Sitemon flow

One of the most critical use cases we cover for WLCG is the Sitemon one, this flow is based on ETF (Experiments Test Framework) provided metrics that are aggregated together to produce the so called "Sitemon" metrics, composed of endpoint, flavour and site statuses.

All these information is further used for the creation of the "Availability/Reliability" reports, that are shared every month with the WLCG community and used for different purposes. If site managers are not agreeing with what the report shows they are entitled to request a recomputation to altet the reported results. More specific information on how to request recomputations as well as the produced reports can be found in the wlcg-sitemon website.

Flows

The main responsible for the raw data in this flow is the ETF team, as they are the one in charge of running the tests and submitting the results to MONIT, once the data is in, it undergoes different processing to end up in the expected shape.

As a pre-production infrastructure, ETF people also submit a set of metrics from their "QA" environment that in MONIT is treated in parallel to the production data.

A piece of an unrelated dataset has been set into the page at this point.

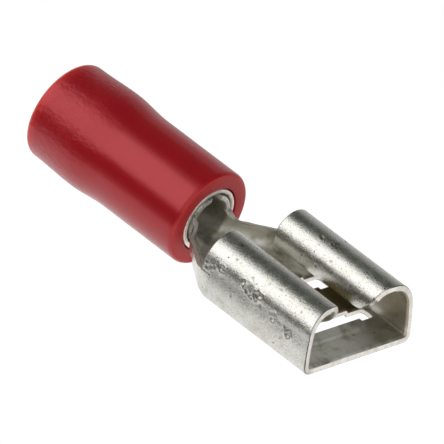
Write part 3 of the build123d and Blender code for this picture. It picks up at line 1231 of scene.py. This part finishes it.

Input	Processing type	Storage	Index Pattern	Dashboards
ETF	Enrichment	OpenSearch LT	monit_prod_sam3_enr_metric	historical tests
ETF	Aggregation	OpenSearch LT	monit_prod_sitemon_agg	historical Profiles
ETF-QA	Enrichment	OpenSearch LT	monit_prod_sam3-qa_enr_metric	historical tests
ETF-QA	Aggregation	OpenSearch LT	monit_prod_sitemon-qa_agg	historical Profiles QA

How does the flow work?

ETF will produce status metrics for different endpoints configured by the experiments, these metrics are then aggregated following the profiles definition into endpoint, and site status metrics.

Currently the flow supports the following statuses:

OK: The tests returned as success (100% available/reliable, 0% unknown)
CRITICAL: The tests returned as failure (100% available/reliable, 0% unknown)
DOWNTIME: The site was marked as downtime (0% available/ 100% reliable, 0% unknown)
UNKNOWN/NODATA: There were no tests for the period of time (0% available/reliable, 100% unknown)